J.-L.J.: Nous arrivons au bout de ce projet programmé sur trois ans pour un montant de 12 M€. Les appels d’offre pour la construction d’un portique ferroviaire et d’un second portique mixte sont lancés. Ce projet comprenait le doublement de la voie ferroviaire, l’augmentation des capacités de stockage, l’extension de la voie de roulement du premier portique et la construction d’un second. Il s’agit d’un investissement important, 50 % du trafic réalisé au terminal Nord étant ferroviaire. Avec l’arrivée de nouveaux opérateurs, mais aussi l’intérêt des clients pour expédier leurs marchandises via Le Havre et Marseille, le transport de conteneurs par voie ferrée a explosé à Strasbourg. D’ailleurs, nous sommes en négociations avancées pour mettre en place une liaison avec Dunkerque. Sur le Rhin, le trafic de conteneurs se maintient. Il souffre de l’engorgement des ports de la mer du Nord. En outre, nous avons subi la contre publicité des problèmes d’hydraulicité sur le Rhin observés en 2005 et 2006. Mais ces craintes ne se vérifient pas sur le long terme. Toutefois, pour mieux répondre à ces préoccupations, la CCNR (Commission centrale pour la navigation du Rhin) a programmé en juin un colloque consacré à l’influence des changements climatiques sur l’hydraulicité.
JMM: Comment vivez-vous la concurrence avec les ports allemands?
J.-L.J.: Au Nord, la concurrence avec les ports allemands de Karlsruhe, Wörth et Germersheim n’est pas exacerbée. Elle devrait l’être davantage au tournant de 2010 avec la mise en service du terminal à conteneurs de Lauterbourg. Justement, nous allons lancer prochainement un appel à des opérateurs pour la gestion de cet équipement. Avec Kehl (port situé face à Strasbourg sur l’autre rive du Rhin, Ndlr), malgré une légère concurrence sur le vrac, nous sommes surtout complémentaires.
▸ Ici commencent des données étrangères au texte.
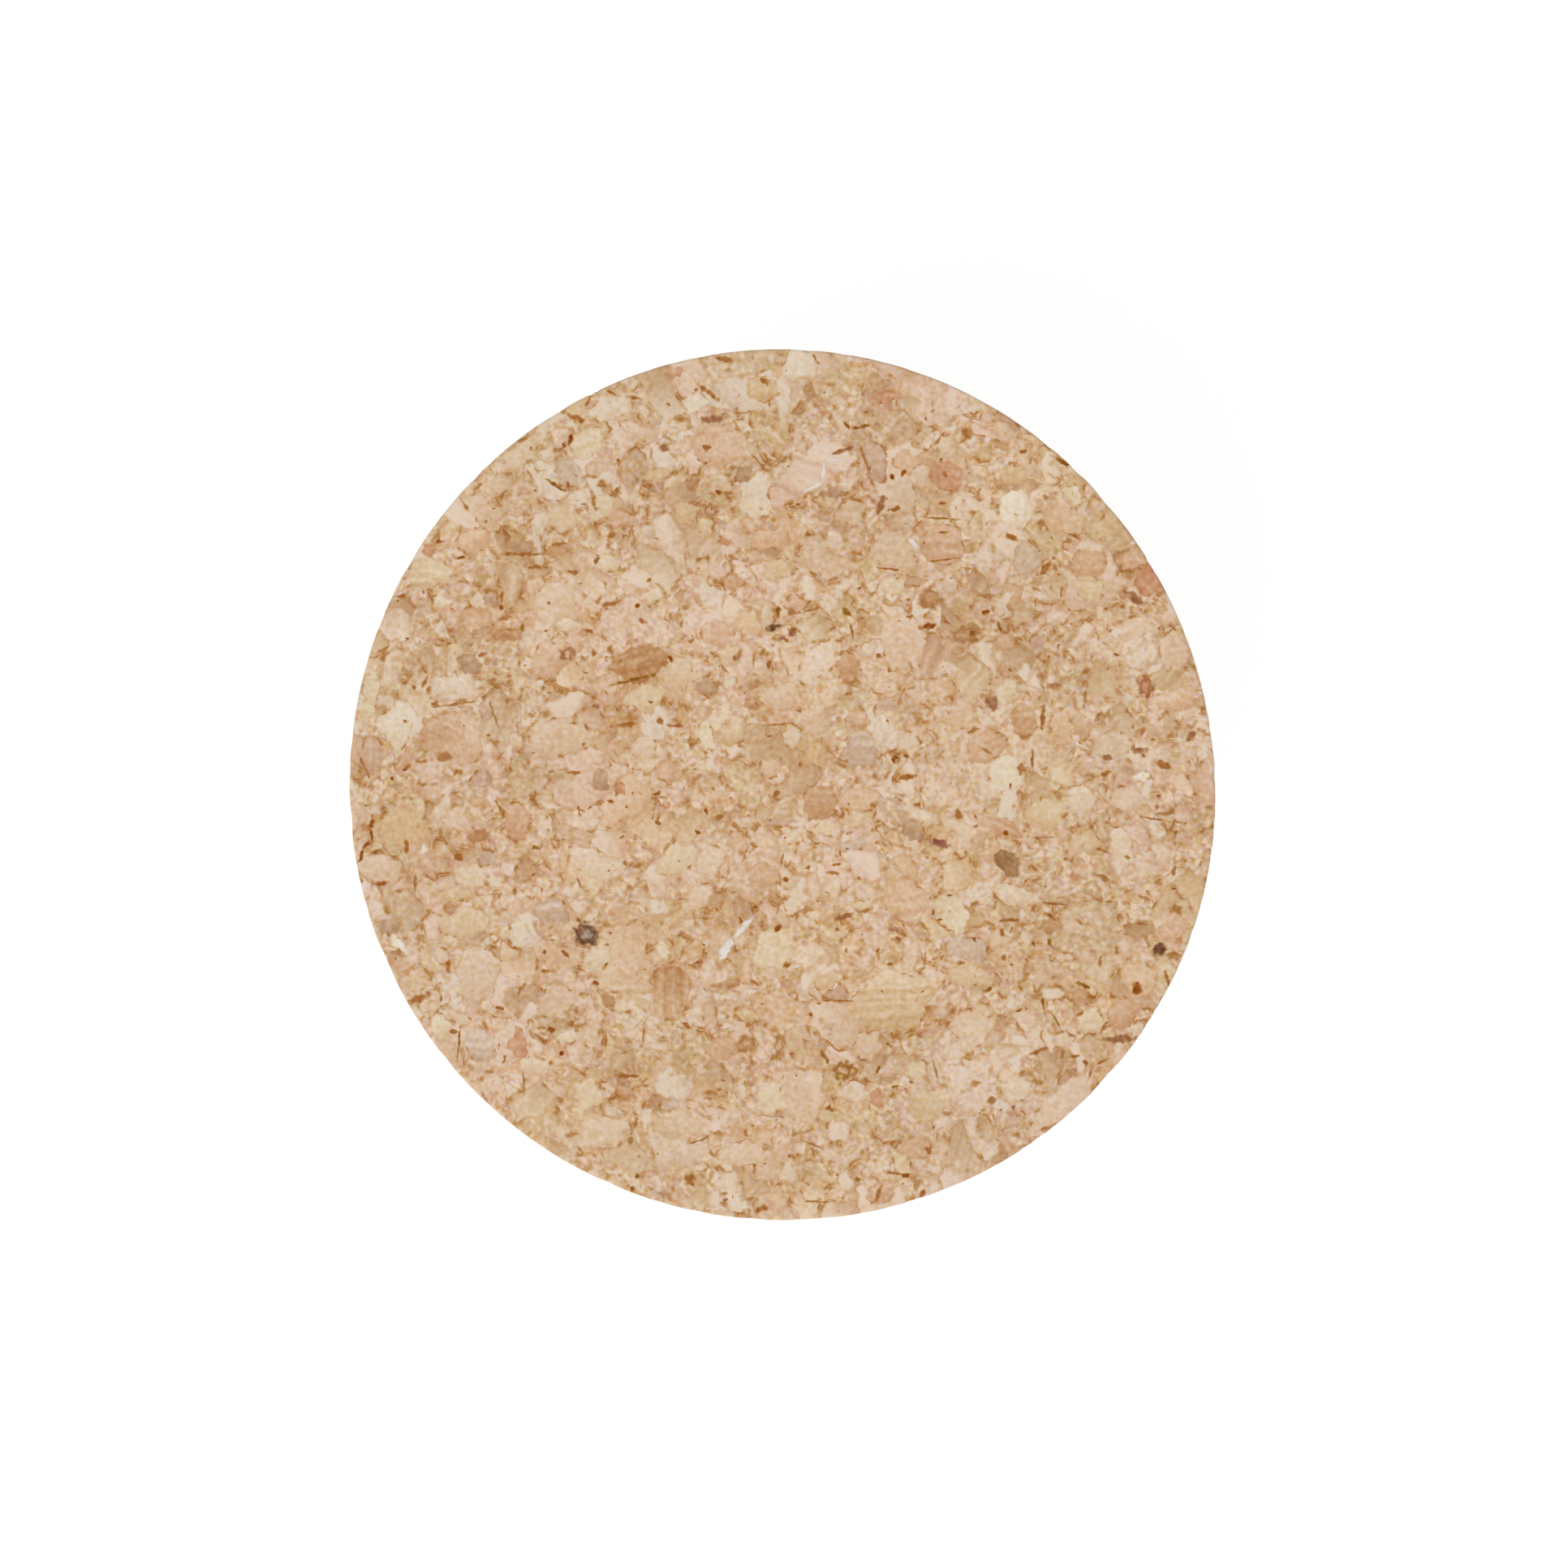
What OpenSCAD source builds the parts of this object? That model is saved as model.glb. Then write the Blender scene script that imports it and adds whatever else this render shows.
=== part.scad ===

En effet, le cœur de trafic du port allemand demeure les produits métallurgiques et papetiers. Actuellement, nous discutons sur l’opportunité de créer un terminal en commun côté allemand.
JMM: Quels vont être les chantiers de l’année 2009?
J.-L.J.: Nous allons être très occupés par la reprise des voies ferrées sur la totalité du port. C’est un changement important. Techniquement, nous sommes quasiment au point et le dispositif législatif est prêt. Il devrait être groupé au paquet Grenelle 2 courant 2009. Actuellement RFF, la SNCF, le port autonome, ainsi que les clients se partagent la gestion des lignes. À terme, ces lignes appartiendront au port ou à ses clients. Pour nous, ce changement contribuera à ouvrir de nouvelles opportunités foncières, mais aussi à améliorer la qualité et le temps de transit notamment dans la partie sud du port moins bien desservie que le nord. Nous étudierons également l’opportunité de créer un opérateur ferroviaire de proximité, car aujourd’hui les grands opérateurs ne s’intéressent pas à la desserte fine du territoire. Mais avant, nous devons examiner le marché et nous assurer de la rentabilité d’un tel projet.